On April 18, Edgar Wright turns 46. Born in 1972, Wright grew up in the villages Poole, Dorset and Wells in Somerset, where he fell in love with movies. “My formative experience of cinema all took place in Dorset,” recalls Wright. “The first film I saw was Star Wars at the age of three on Westover Road in 1978.” Studying Audio-Visual Design at the nearby Poole College of Art, Wright transformed his love for cinema into a passion for making movies. ‘When everybody was at the beach, I was living like Gollum in the edit suite, subsisting on vending machine coffee and Snickers bars,” Wright jokes.
For Wright, a love for watching and making movies has gone hand-in-hand, as he mines his encyclopedia cinematic knowledge to craft his genre-bending films. At the same time, each movie offers a glimpse into Wright's own life as well. While his next film, the psychological thriller Last Night In Soho—with EMMA.’s Anya Taylor-Joy, Thomasin McKenzie, and Matt Smith—is set during London’ swinging sixties, a good decade before Wright was born, the subject matter is still personal. For Wright, central London—and the movies that have been set there—“have been such a big part of my life, living and working in Soho and Fitzrovia and literally pounding the pavement late at night walking home, starting to think about what these walls had seen.”
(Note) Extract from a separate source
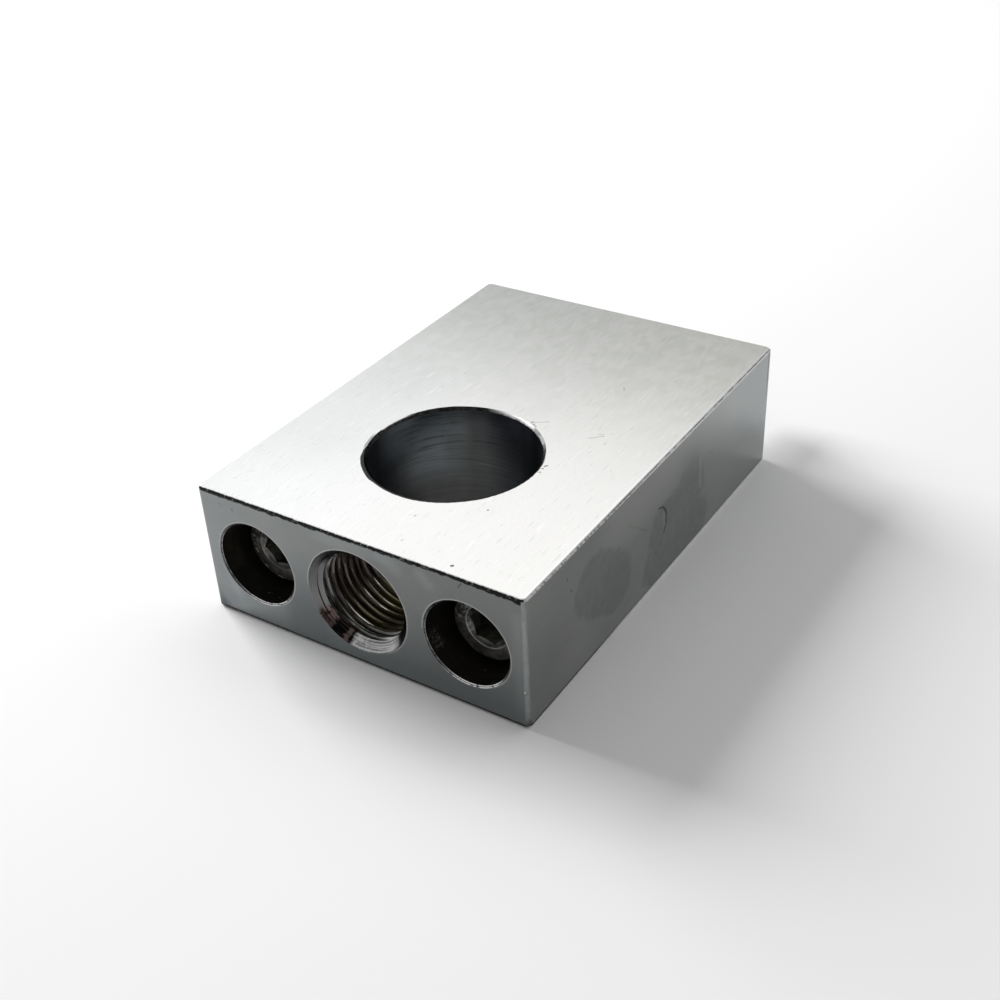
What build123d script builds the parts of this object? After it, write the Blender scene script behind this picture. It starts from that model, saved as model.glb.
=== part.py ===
from build123d import *
import os
from math import cos, pi, radians, tan

# A ground steel mounting collar: a block with an upright shaft bore, a threaded port that opens from the
# front face into the bore, and two long socket head cap screws that hold the block by its back face.
# Millimetres. The origin is where the bore's axis crosses the port's axis, at the block's mid-height.
# +Z runs up the bore, and +Y runs from the front face to the back face.

# Shaft bore
bore_diameter = 30.0
bore_edge_break = 0.5

# Threaded port, M18 x 1.5
port_major_diameter = 18.0
port_pitch = 1.5
internal_thread_depth = 1.0825          # share of the pitch between major and minor diameter
port_minor_diameter = port_major_diameter - internal_thread_depth * port_pitch
port_mouth_margin = 0.8                 # mouth cone past the major diameter, on the radius
port_mouth_angle = 90.0
port_mouth_diameter = port_major_diameter + 2 * port_mouth_margin

# Socket head cap screws, M8
screw_diameter = 8.0
screw_reach = 13.5                      # screw end past the back face
screw_end_chamfer = 0.8
head_diameter = 13.0
head_height = 8.0
head_bevel = 0.5
head_foot_bevel = 0.3
neck_fillet = 0.4
socket_sides = 6
socket_width = 6.0                      # across the flats
socket_depth = 4.2
socket_lead_in_margin = 0.5             # lead-in cone past the hexagon's corners, on the radius
socket_lead_in_angle = 120.0
socket_point_angle = 120.0
socket_turns = (-10.0, 12.0)            # where each screw stopped when it was tightened, in degrees
screw_settling = ((0.1, -0.25), (0.25, -0.4))   # off the hole's axis along X and Z, within the clearance

# Holes for the screws
shank_clearance = 0.5                   # on the radius
head_clearance = 1.25                   # on the radius
head_recess = 5.5                       # head top below the front face
counterbore_rim_chamfer = 0.3
hole_exit_chamfer = 0.3
seat_relief = 0.6                       # chamfer under the head, clear of the neck's fillet
shank_hole_diameter = screw_diameter + 2 * shank_clearance
counterbore_diameter = head_diameter + 2 * head_clearance
seat_depth = head_recess + head_height

# Walls round the holes, which set the block's size
bore_side_wall = 1.5                    # between the bore and each shank hole
outer_side_wall = 3.25                  # between each counterbore and the block's side
cheek_wall = 2.7                        # above and below the port's mouth
bore_front_wall = 14.5
bore_back_wall = 45.5
face_chamfer = 0.4
upright_round = 1.0

screw_spacing = bore_diameter + shank_hole_diameter + 2 * bore_side_wall
block_width = screw_spacing + counterbore_diameter + 2 * outer_side_wall
block_length = bore_front_wall + bore_diameter + bore_back_wall
block_height = port_mouth_diameter + 2 * cheek_wall

front_y = -bore_diameter / 2 - bore_front_wall
back_y = front_y + block_length
head_top_y = front_y + head_recess
seat_y = front_y + seat_depth
screw_end_y = back_y + screw_reach
front_plane = Plane(origin=(0, front_y, 0), x_dir=(1, 0, 0), z_dir=(0, -1, 0))
head_plane = Plane(origin=(0, head_top_y, 0), x_dir=(1, 0, 0), z_dir=(0, -1, 0))


# Block
with BuildPart() as collar_block:
    with BuildSketch(Plane.XY.offset(-block_height / 2)):
        with Locations((0, (front_y + back_y) / 2)):
            Rectangle(block_width, block_length)
    extrude(amount=block_height)
    fillet(collar_block.edges().filter_by(Axis.Z), upright_round)
    chamfer(collar_block.faces().filter_by(Axis.Z).edges(), face_chamfer)

    # the bore, its mouths broken top and bottom
    Hole(bore_diameter / 2)
    chamfer(collar_block.edges(Select.LAST).filter_by(GeomType.CIRCLE), bore_edge_break)

    # counterbored holes, right through to the back face
    with Locations(front_plane):
        with GridLocations(screw_spacing, 1, 2, 1):
            CounterBoreHole(shank_hole_diameter / 2, counterbore_diameter / 2, seat_depth)
    front_face = collar_block.faces().sort_by(Axis.Y)[0]
    chamfer(front_face.edges().filter_by(GeomType.CIRCLE), counterbore_rim_chamfer)
    back_face = collar_block.faces().sort_by(Axis.Y)[-1]
    chamfer(back_face.edges().filter_by(GeomType.CIRCLE), hole_exit_chamfer)
    seats = collar_block.faces().filter_by(Axis.Y).sort_by(Axis.Y)[1:-1]
    chamfer(seats.edges().group_by(SortBy.RADIUS)[0], seat_relief)

    # the port at its minor diameter, from its coned mouth into the bore
    with Locations(front_plane):
        CounterSinkHole(port_minor_diameter / 2, port_mouth_diameter / 2, -front_y, port_mouth_angle)

collar_block.part.label = "collar_block"


# Cap screw, on the Y axis
shank_radius = screw_diameter / 2
head_radius = head_diameter / 2
socket_corner_radius = socket_width / 2 / cos(pi / socket_sides)
lead_in_radius = socket_corner_radius + socket_lead_in_margin
lead_in_slope = 1 / tan(radians(socket_lead_in_angle / 2))
socket_point_depth = socket_width / 2 / tan(radians(socket_point_angle / 2))
neck_top = (shank_radius, seat_y + neck_fillet)
neck_foot = (shank_radius + neck_fillet, seat_y)
base_centred = (Align.CENTER, Align.CENTER, Align.MIN)

with BuildPart() as cap_screw:
    with BuildSketch(Plane.XY):
        with BuildLine():
            Polyline(
                neck_top,
                (shank_radius, screw_end_y - screw_end_chamfer),
                (shank_radius - screw_end_chamfer, screw_end_y),
                (0, screw_end_y),
                (0, head_top_y + lead_in_radius * lead_in_slope),
                (lead_in_radius, head_top_y),
                (head_radius - head_bevel, head_top_y),
                (head_radius, head_top_y + head_bevel),
                (head_radius, seat_y - head_foot_bevel),
                (head_radius - head_foot_bevel, seat_y),
                neck_foot,
            )
            RadiusArc(neck_foot, neck_top, neck_fillet)
        make_face()
    revolve(axis=Axis.Y)

    # hexagon socket with a drill point at its bottom
    with BuildSketch(head_plane):
        RegularPolygon(socket_width / 2, socket_sides, major_radius=False)
    extrude(amount=-socket_depth, mode=Mode.SUBTRACT)
    with Locations(head_plane.offset(-socket_depth)):
        point = (socket_width / 2, 0, socket_point_depth)
        Cone(*point, rotation=(180, 0, 0), align=base_centred, mode=Mode.SUBTRACT)

# Both screws, each in its own counterbore
with BuildPart() as cap_screws:
    for side, turn, (settled_x, settled_z) in zip((-1, 1), socket_turns, screw_settling):
        with Locations(Location((side * screw_spacing / 2 + settled_x, 0, settled_z), (0, turn, 0))):
            add(cap_screw.part)

cap_screws.part.label = "cap_screws"


os.makedirs("parts", exist_ok=True)
export_step(collar_block.part, "parts/collar_block.step")
export_step(cap_screws.part, "parts/cap_screws.step")
print(f"block {block_width:g} x {block_length:g} x {block_height:g} mm")
print(f"screws {screw_end_y - seat_y:g} mm under the head, {screw_spacing:g} mm apart")
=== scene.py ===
import bpy
import math
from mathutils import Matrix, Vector


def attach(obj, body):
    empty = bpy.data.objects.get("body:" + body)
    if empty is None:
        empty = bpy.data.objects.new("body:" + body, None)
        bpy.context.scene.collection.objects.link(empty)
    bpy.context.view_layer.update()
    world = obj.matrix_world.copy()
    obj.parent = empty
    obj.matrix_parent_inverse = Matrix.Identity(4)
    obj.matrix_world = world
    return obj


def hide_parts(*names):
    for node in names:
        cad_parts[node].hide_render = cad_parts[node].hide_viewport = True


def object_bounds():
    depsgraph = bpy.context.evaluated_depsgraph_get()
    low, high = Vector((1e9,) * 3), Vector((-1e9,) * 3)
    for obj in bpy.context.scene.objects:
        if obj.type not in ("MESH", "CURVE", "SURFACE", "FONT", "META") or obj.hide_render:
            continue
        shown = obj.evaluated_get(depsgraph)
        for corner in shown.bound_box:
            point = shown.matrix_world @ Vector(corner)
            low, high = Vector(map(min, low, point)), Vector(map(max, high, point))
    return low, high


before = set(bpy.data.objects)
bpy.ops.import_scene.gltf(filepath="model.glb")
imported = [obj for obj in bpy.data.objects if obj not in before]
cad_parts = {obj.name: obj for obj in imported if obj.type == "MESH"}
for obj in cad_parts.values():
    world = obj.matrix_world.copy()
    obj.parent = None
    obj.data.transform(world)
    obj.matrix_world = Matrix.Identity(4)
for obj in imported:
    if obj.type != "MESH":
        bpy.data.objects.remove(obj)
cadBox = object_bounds()
mm = 0.001

# what a new look at the same block would change
view = {
    "place": (115.776, -158.967, 132.365),
    "turn": (56.4522, 2.3712, 32.3847),
    "lens": 48.762, "sensor": 36, "nearest": 10,
}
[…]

To celebrate Wright’s birthday, we're having a party to rewatch his great Cornetto Trilogy—as if one really needed a reason to return to the hilarious, inspired work that Wright and his collaborators Simon Pegg and Nick Frost created with Shaun of the Dead, Hot Fuzz, and The World’s End. To showcase the man in addition to the artist, we're highlighting how Wright told us a little more about himself with each new film.
Shaun of the Dead | A labor of love
Shaun of the Dead originated as an idea from Wright and Simon Pegg’s TV show Spaced. Wright remembers “being in a cab with Simon on the way to the [TV show’s] wrap party and saying ‘Hey, we should do a whole zombie film!’” From script to production, the film was a labor of love. While Pegg and Wright's long-time obsession for George Romero’s zombie films inspired the story, it was the love of their fans and friends that made the film happen. Many of the actors Wright worked with on Spaced happily appeared in the film. When the budget got tight, a last-minute call out to fans provided the hordes of zombie extras needed to fill up the streets. For Wright, the film was also a family affair. Wright’s brother Oscar helped out with the storyboards and film titles. There is even a special nod to his mom. In the film, Shaun’s mother playfully calls him “Pickle,” the very term of endearment that Wright’s mother had for him.
Hot Fuzz | Small town boy does good
For Hot Fuzz, Wright tapped into his love of action films, especially “a particular strand of dumb, switch-your-brain-off, popcorn entertainment” of which he admits, “I am a big fan.” When top London cop Nick Angel (Pegg) is demoted to policing the sleepy village of Sandford, he uncovers, with the help of his new partner, PC Danny Butterman (Frost), a conspiracy of crime he could never have imagined. Wright may have never been a cop, but he certainly savored his share of shoot-em-up DVDs as a teen growing up in the small town of Wells. Wright even used Wells as the primary location and included autobiographical spots, like the Somerfield grocery where he worked as a kid, in the film. At a creative level, Wright’s small town experience—“I spent 15 years in Wells, but I was treated like an outsider”— partially inspired the film’s plot of a little village with very big secrets.
The World’s End | Going home again
In The World’s End, a group of adults—including Pegg and Frost—return to their hometown to finish a pub crawl they never got through as teens. Of course, in Wright’s imagination the boys-going-home genre magically morphs into an apocalyptic alien adventure. In many ways, The World’s End is Wright’s most autobiographical film. At 19, he attempted a pub crawl similar to that in the film. “I saw this as a noble, manly quest to drink a pint at every pub in my hometown of Wells,” Wright remembers. Even the pub’s name, The World’s End, came from an actual pub Wright and Pegg frequented. For Wright, the spirit of the film felt very personal, especially the experience of, as he explains, “Going back to my hometown and finding that nothing had changed, but everything was different."